-- start of RECORDS FOR THE TASK --
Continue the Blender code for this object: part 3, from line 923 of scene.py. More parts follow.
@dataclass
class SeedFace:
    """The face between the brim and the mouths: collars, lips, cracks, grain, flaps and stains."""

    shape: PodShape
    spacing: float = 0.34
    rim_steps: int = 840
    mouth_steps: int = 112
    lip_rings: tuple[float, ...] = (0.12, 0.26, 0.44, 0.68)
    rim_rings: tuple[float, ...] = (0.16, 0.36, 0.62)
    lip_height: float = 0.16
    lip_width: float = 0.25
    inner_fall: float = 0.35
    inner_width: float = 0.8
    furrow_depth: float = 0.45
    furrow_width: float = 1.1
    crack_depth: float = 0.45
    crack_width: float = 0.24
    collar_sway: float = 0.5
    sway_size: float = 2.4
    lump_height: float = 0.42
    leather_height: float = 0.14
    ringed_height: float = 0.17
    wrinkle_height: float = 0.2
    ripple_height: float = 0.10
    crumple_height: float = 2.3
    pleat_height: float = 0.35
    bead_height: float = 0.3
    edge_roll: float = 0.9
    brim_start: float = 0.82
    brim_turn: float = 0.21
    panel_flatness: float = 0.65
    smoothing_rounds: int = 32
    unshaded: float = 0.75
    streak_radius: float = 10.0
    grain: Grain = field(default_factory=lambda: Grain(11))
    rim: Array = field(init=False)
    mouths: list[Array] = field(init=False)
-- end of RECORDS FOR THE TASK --
-- start of RECORDS FOR THE TASK --
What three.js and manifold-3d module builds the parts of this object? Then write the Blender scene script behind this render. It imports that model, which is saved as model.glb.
-- end of RECORDS FOR THE TASK --
**TASK OBJECTIVE:** Look above for the line containing "Continue the Blender". Output from there through the line containing "mouths: list[Array] = field(init=False)", exactly and inclusively.

**COMPLETED TASK:**
Continue the Blender code for this object: part 3, from line 923 of scene.py. More parts follow.
@dataclass
class SeedFace:
    """The face between the brim and the mouths: collars, lips, cracks, grain, flaps and stains."""

    shape: PodShape
    spacing: float = 0.34
    rim_steps: int = 840
    mouth_steps: int = 112
    lip_rings: tuple[float, ...] = (0.12, 0.26, 0.44, 0.68)
    rim_rings: tuple[float, ...] = (0.16, 0.36, 0.62)
    lip_height: float = 0.16
    lip_width: float = 0.25
    inner_fall: float = 0.35
    inner_width: float = 0.8
    furrow_depth: float = 0.45
    furrow_width: float = 1.1
    crack_depth: float = 0.45
    crack_width: float = 0.24
    collar_sway: float = 0.5
    sway_size: float = 2.4
    lump_height: float = 0.42
    leather_height: float = 0.14
    ringed_height: float = 0.17
    wrinkle_height: float = 0.2
    ripple_height: float = 0.10
    crumple_height: float = 2.3
    pleat_height: float = 0.35
    bead_height: float = 0.3
    edge_roll: float = 0.9
    brim_start: float = 0.82
    brim_turn: float = 0.21
    panel_flatness: float = 0.65
    smoothing_rounds: int = 32
    unshaded: float = 0.75
    streak_radius: float = 10.0
    grain: Grain = field(default_factory=lambda: Grain(11))
    rim: Array = field(init=False)
    mouths: list[Array] = field(init=False)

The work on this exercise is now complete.